The rise in the open interest metric was likely caused by a rising number of speculative shorts looking for a new 25-year low below the March bottom at $1.519 level. The natural gas market rewarded the nimble bears who sold the futures as the price dropped to a new low that was 8.7 cents below the March low. Those shorts that overstayed their welcome were punished. The price of August futures took off from the June 26 low at $1.517 and rallied to a high of $1.784 or 17.6% higher.

At the same time, the weather forecasts are for unseasonably warm temperatures over the coming days and weeks. The rising demand for air-conditioning could cause injections into storage to decline. Last week, the EIA reported a 65 billion cubic feet injection, which was lower than the market had expected.

The shorts got a bit over-enthusiastic in the natural gas arena, and it turned higher in what was an overdue price correction to the upside.
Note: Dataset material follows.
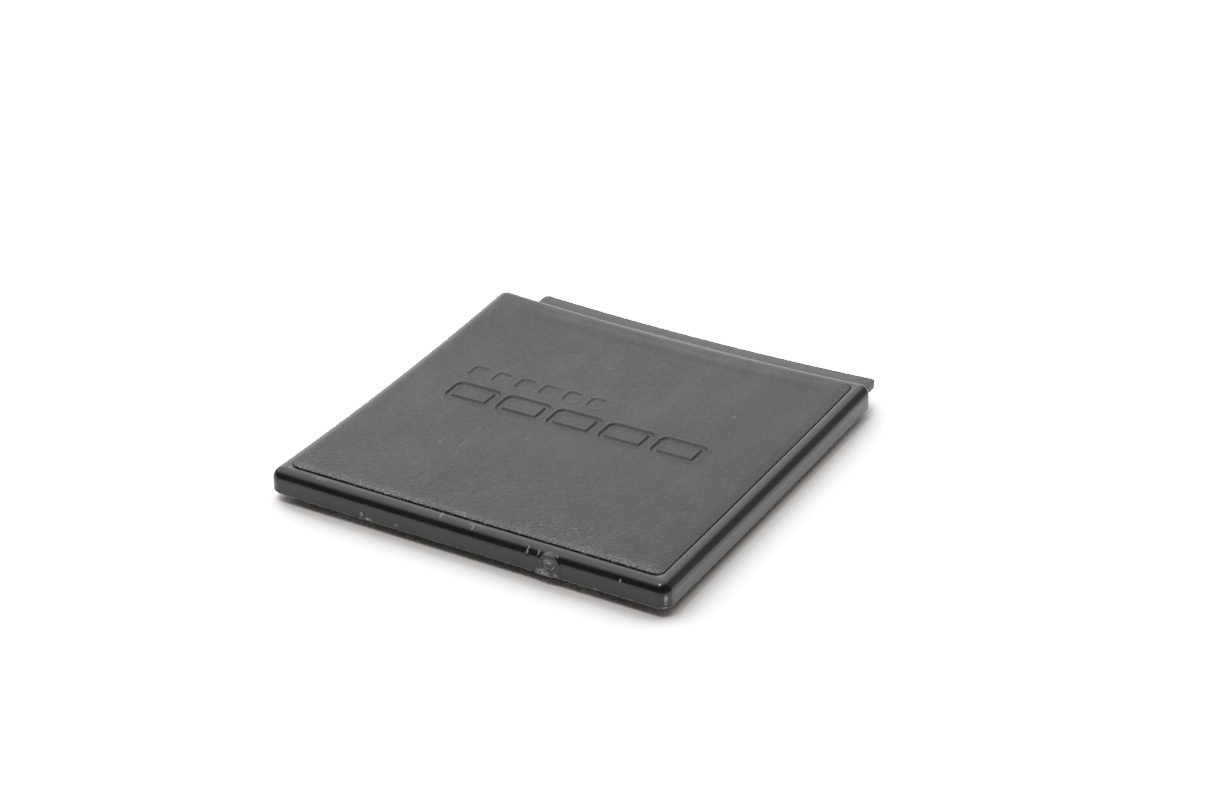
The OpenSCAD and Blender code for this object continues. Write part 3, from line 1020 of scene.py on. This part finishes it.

Levels To Watch In Natural Gas Futures Market

Over the coming days and weeks, we are likely to see a continuation of price volatility in the natural gas arena.

Source: CQG

Natural gas should find significant technical support at the double-bottom at $1.517 per MMBtu. On the upside, the first level of resistance is at the June 5 high at $1.96. Above there, a double-top at $2.11 from May 18 and 19 could present formidable resistance before the price can challenge the early May peak at $2.447 on the August contract. The $2.11 level could be a reasonable target as the continuous contract high from early May stands at $2.162 per MMBtu. As of the end of last week, price momentum and relative strength indicators on the daily chart had risen from oversold conditions and were above neutral territory. Natural gas could have more room on the upside, given the technical position of the energy commodity at the end of last week.